FX picks up a pilot from Zach Galifianakis and Louis C.K., another from Charlie Kaufman, Michael Cera, and John Hawkes
That recent deal granting Louis C.K. the right to bring pretty much any funny person through the FX door and give them a show has yielded its first pilot order. The network announced today that it’s picked up an original comedy from Zach Galifianakis, who will star in a new show co-written and executive produced by C.K.—though those are all the details on hand. What format the show will take, what it will be about, and where it will fit into the busy schedules of both men are all details that have yet to be announced or possibly even figured out, as the mere announcement of a new FX show from Louis C.K. and Zach Galifianakis is understandably enough to stir interest on its own. We can probably rule out aerobics instruction and a show about the crew of a high-tech military helicopter—because they already did that, and it was called Airwolf—but otherwise, it’s all still just an intriguing mystery.
Much easier to follow are the details of Charlie Kaufman’s next project, in one of the few times that statement has been true. FX also announced today that Michael Cera and John Hawkes have both been recruited to star in the Kaufman-scripted pilot How & Why that it ordered to pilot in March, marking the writer’s first return to half-hour comedy since the short-lived Ned & Stacey. Hawkes is set to play the lead role of Goodman Hesselman, host of the How & Why educational show-within-the-show, who loses his passion for explaining how complicated things work, yields his show-within-the-show to a younger host, then moves to a smaller town, where he tries to create a similar, yet significantly less popular, parallel-show-to-the-show-within-the-show.

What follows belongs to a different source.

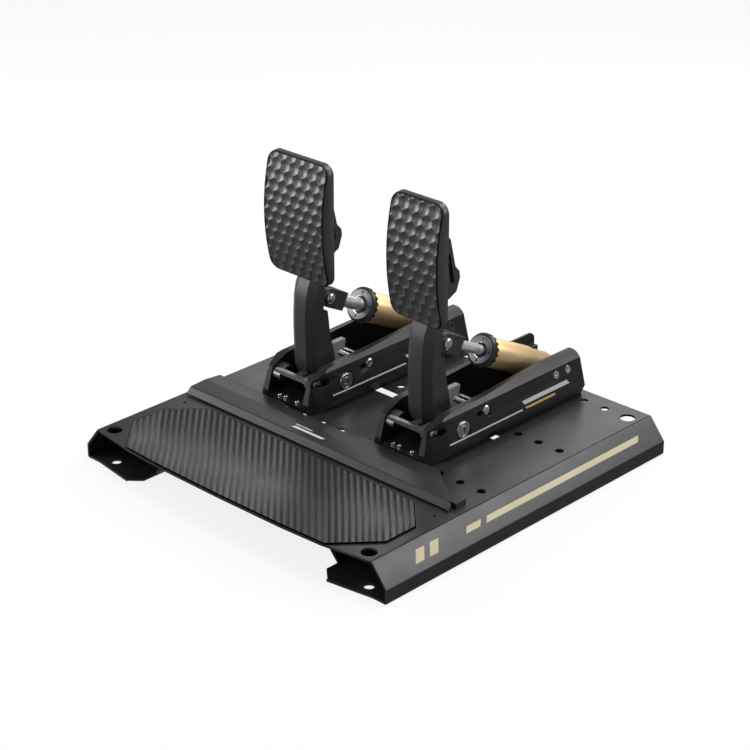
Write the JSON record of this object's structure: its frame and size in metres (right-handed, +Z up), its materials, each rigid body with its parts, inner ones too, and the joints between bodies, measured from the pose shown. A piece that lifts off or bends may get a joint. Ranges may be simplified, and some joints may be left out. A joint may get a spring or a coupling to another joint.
{
  "type": "sim racing pedal set",
  "caption": "Floor-standing driving pedals: folded base with ribbed heel mat and heel stop, damped brake and throttle modules between machined side plates.",
  "frame": {"origin": "middle of the footprint, on the floor", "axes": "+X to the driver's right, +Y away from the driver, +Z up"},
  "size_m": [0.4386, 0.4408, 0.3153],
  "materials": {
    "base_paint": "black powder coat, fine grain",
    "mat": "dark ribbed composite, satin",
    "stop_paint": "black powder coat, fine grain",
    "black_aluminium": "black anodised, fine blasted",
    "dark_aluminium": "dark anodised, fine blasted",
    "grip": "black anodised, pocketed",
    "gold": "gold anodised, satin",
    "grey_aluminium": "grey anodised, satin",
    "chrome": "polished",
    "steel": "bright zinc",
    "black_steel": "black oxide",
    "bronze": "plain bearing bronze",
    "pad_rubber": "plain",
    "post_plastic": "grey, satin"
  },
  "bodies": {
    "base": {"base_plate": "base_paint", "heel_mat": "mat", "heel_stop": "stop_paint", "heel_stop_blocks": "stop_paint", "heel_stop_screws": "steel", "brake_floor": "black_aluminium", "brake_floor_screws": "steel", "brake_side_left": "black_aluminium", "brake_side_right": "black_aluminium", "brake_side_bolts": "steel", "brake_pivot_axle": "steel", "brake_pivot_caps": "grey_aluminium", "brake_rear_pin": "steel", "brake_bearing_blocks": "black_aluminium", "brake_stop_bar": "steel", "brake_stop_pad": "pad_rubber", "brake_travel_rod": "chrome", "brake_tie_rod": "chrome", "brake_sensor_post": "post_plastic", "throttle_floor": "black_aluminium", "throttle_floor_screws": "steel", "throttle_side_left": "black_aluminium", "throttle_side_right": "black_aluminium", "throttle_side_bolts": "steel", "throttle_pivot_axle": "steel", "throttle_pivot_caps": "grey_aluminium", "throttle_rear_pin": "steel", "throttle_bearing_blocks": "black_aluminium", "throttle_stop_bar": "steel", "throttle_stop_pad": "pad_rubber", "throttle_travel_rod": "chrome", "throttle_tie_rod": "chrome", "throttle_sensor_post": "post_plastic"},
    "brake_pedal": {"brake_arm": "dark_aluminium", "brake_arm_bushes": "bronze", "brake_face": "grip", "brake_face_bracket": "dark_aluminium", "brake_face_screws": "black_steel", "brake_bracket_bolts": "black_steel", "brake_clevis_bolt": "steel"},
    "brake_rod": {"brake_piston_rod": "chrome", "brake_clevis": "dark_aluminium"},
    "brake_damper": {"brake_cylinder": "gold", "brake_end_cap": "grey_aluminium", "brake_buffer": "pad_rubber"},
    "brake_ring": {"brake_preload_ring": "grey_aluminium"},
    "throttle_pedal": {"throttle_arm": "dark_aluminium", "throttle_arm_bushes": "bronze", "throttle_face": "grip", "throttle_face_bracket": "dark_aluminium", "throttle_face_screws": "black_steel", "throttle_bracket_bolts": "black_steel", "throttle_clevis_bolt": "steel"},
    "throttle_rod": {"throttle_piston_rod": "chrome", "throttle_clevis": "dark_aluminium"},
    "throttle_damper": {"throttle_cylinder": "gold", "throttle_end_cap": "grey_aluminium", "throttle_buffer": "pad_rubber"},
    "throttle_ring": {"throttle_preload_ring": "grey_aluminium"}
  },
  "joints": [
    {"name": "brake_press", "type": "hinge", "parent": "base", "child": "brake_pedal", "pos_m": [-0.098, 0.0185, 0.065], "axis": [-1, 0, 0], "range_deg": [0, 12], "stiffness_Nm_per_rad": 26, "springref_deg": -3.44},
    {"name": "brake_damper_tilt", "type": "hinge", "parent": "base", "child": "brake_damper", "pos_m": [-0.098, 0.1981, 0.0645], "axis": [-1, 0, 0], "range_deg": [0, 1.88]},
    {"name": "brake_rod_slide", "type": "slide", "parent": "brake_damper", "child": "brake_rod", "axis": [0, 0.8938, -0.4484], "range_m": [0, 0.01758]},
    {"name": "brake_ring_turn", "type": "hinge", "parent": "brake_damper", "child": "brake_ring", "pos_m": [-0.098, 0.0946, 0.11643], "axis": [0, 0.8938, -0.4484], "continuous": true},
    {"name": "throttle_press", "type": "hinge", "parent": "base", "child": "throttle_pedal", "pos_m": [0.07, 0.0185, 0.065], "axis": [-1, 0, 0], "range_deg": [0, 15], "stiffness_Nm_per_rad": 8, "springref_deg": -3.44},
    {"name": "throttle_damper_tilt", "type": "hinge", "parent": "base", "child": "throttle_damper", "pos_m": [0.07, 0.1981, 0.0645], "axis": [-1, 0, 0], "range_deg": [0, 2.24]},
    {"name": "throttle_rod_slide", "type": "slide", "parent": "throttle_damper", "child": "throttle_rod", "axis": [0, 0.8938, -0.4484], "range_m": [0, 0.02211]},
    {"name": "throttle_ring_turn", "type": "hinge", "parent": "throttle_damper", "child": "throttle_ring", "pos_m": [0.07, 0.0946, 0.11643], "axis": [0, 0.8938, -0.4484], "continuous": true}
  ],
  "couplings": [
    {"joint": "brake_damper_tilt", "follows": "brake_press", "ratio": 0.1535},
    {"joint": "brake_rod_slide", "follows": "brake_press", "m_per_rad": 0.0823},
    {"joint": "throttle_damper_tilt", "follows": "throttle_press", "ratio": 0.1465},
    {"joint": "throttle_rod_slide", "follows": "throttle_press", "m_per_rad": 0.0828}
  ]
}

According to Deadline, Hawkes’ character then also “encounters the supernatural world,” which is, indeed, its own show-surrounding-the-parallel-show-to-the-show-within-the-show. Cera will play Hawkes’ boss at his new studio, in his first regular series role since Arrested Development (unless you count his Children’s Hospital voiceover cameos). You will play the viewer watching the show-surrounding-the-parallel-show-to-the-show-within-the-show, which is really just an interlude to the show you star in that is your very life.